── Raw data

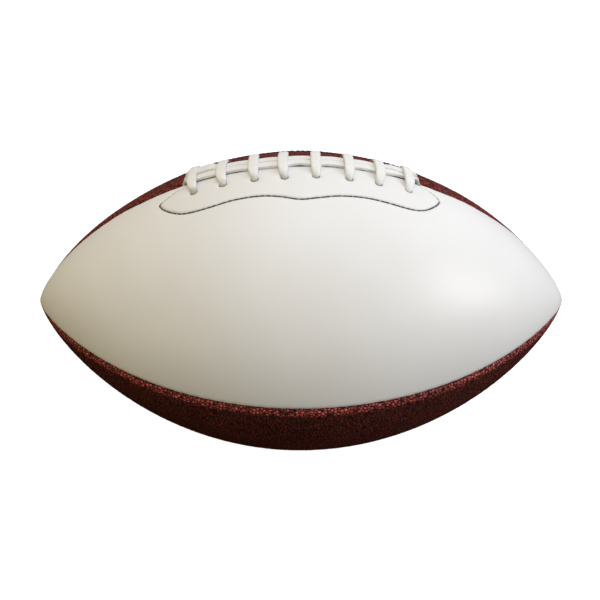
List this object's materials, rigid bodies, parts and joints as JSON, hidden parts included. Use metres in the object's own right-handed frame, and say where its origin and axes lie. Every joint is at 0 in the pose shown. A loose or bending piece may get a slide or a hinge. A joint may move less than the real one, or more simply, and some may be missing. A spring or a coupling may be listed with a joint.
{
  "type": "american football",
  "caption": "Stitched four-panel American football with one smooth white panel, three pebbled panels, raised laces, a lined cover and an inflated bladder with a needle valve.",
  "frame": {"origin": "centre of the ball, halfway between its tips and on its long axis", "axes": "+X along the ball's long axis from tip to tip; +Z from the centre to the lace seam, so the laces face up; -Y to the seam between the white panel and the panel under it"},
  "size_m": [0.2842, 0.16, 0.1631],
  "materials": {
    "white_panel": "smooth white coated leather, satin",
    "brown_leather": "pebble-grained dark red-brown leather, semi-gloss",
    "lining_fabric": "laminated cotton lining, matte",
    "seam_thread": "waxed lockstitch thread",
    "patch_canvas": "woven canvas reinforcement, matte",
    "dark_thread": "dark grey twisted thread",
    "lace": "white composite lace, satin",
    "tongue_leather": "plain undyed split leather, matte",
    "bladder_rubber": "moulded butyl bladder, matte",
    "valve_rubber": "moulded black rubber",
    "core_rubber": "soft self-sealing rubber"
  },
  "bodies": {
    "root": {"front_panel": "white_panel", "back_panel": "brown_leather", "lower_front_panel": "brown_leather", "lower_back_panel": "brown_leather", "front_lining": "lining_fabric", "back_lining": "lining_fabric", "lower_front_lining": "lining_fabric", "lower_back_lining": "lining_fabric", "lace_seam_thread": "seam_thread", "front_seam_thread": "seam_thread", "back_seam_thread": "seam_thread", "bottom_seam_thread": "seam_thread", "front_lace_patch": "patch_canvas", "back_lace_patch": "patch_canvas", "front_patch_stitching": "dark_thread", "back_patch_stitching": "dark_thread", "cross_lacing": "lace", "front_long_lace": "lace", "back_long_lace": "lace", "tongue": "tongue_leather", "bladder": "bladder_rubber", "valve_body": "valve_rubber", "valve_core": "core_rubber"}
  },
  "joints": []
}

────

> Instruction: Take the lines above and print them exactly.

> Exercise solution:
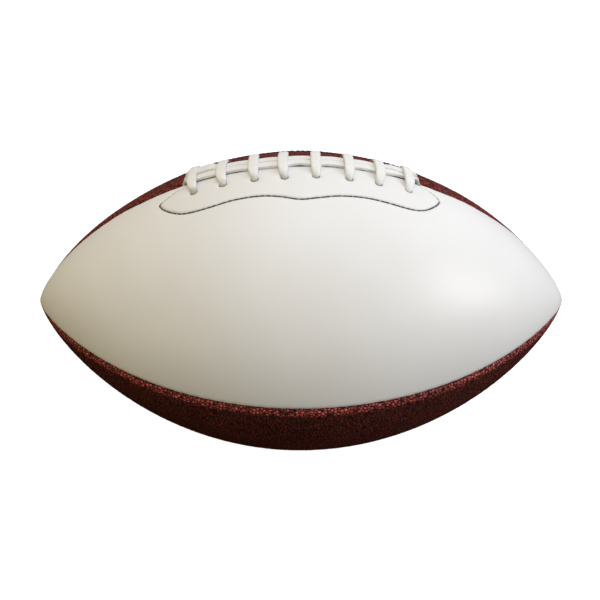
List this object's materials, rigid bodies, parts and joints as JSON, hidden parts included. Use metres in the object's own right-handed frame, and say where its origin and axes lie. Every joint is at 0 in the pose shown. A loose or bending piece may get a slide or a hinge. A joint may move less than the real one, or more simply, and some may be missing. A spring or a coupling may be listed with a joint.
{
  "type": "american football",
  "caption": "Stitched four-panel American football with one smooth white panel, three pebbled panels, raised laces, a lined cover and an inflated bladder with a needle valve.",
  "frame": {"origin": "centre of the ball, halfway between its tips and on its long axis", "axes": "+X along the ball's long axis from tip to tip; +Z from the centre to the lace seam, so the laces face up; -Y to the seam between the white panel and the panel under it"},
  "size_m": [0.2842, 0.16, 0.1631],
  "materials": {
    "white_panel": "smooth white coated leather, satin",
    "brown_leather": "pebble-grained dark red-brown leather, semi-gloss",
    "lining_fabric": "laminated cotton lining, matte",
    "seam_thread": "waxed lockstitch thread",
    "patch_canvas": "woven canvas reinforcement, matte",
    "dark_thread": "dark grey twisted thread",
    "lace": "white composite lace, satin",
    "tongue_leather": "plain undyed split leather, matte",
    "bladder_rubber": "moulded butyl bladder, matte",
    "valve_rubber": "moulded black rubber",
    "core_rubber": "soft self-sealing rubber"
  },
  "bodies": {
    "root": {"front_panel": "white_panel", "back_panel": "brown_leather", "lower_front_panel": "brown_leather", "lower_back_panel": "brown_leather", "front_lining": "lining_fabric", "back_lining": "lining_fabric", "lower_front_lining": "lining_fabric", "lower_back_lining": "lining_fabric", "lace_seam_thread": "seam_thread", "front_seam_thread": "seam_thread", "back_seam_thread": "seam_thread", "bottom_seam_thread": "seam_thread", "front_lace_patch": "patch_canvas", "back_lace_patch": "patch_canvas", "front_patch_stitching": "dark_thread", "back_patch_stitching": "dark_thread", "cross_lacing": "lace", "front_long_lace": "lace", "back_long_lace": "lace", "tongue": "tongue_leather", "bladder": "bladder_rubber", "valve_body": "valve_rubber", "valve_core": "core_rubber"}
  },
  "joints": []
}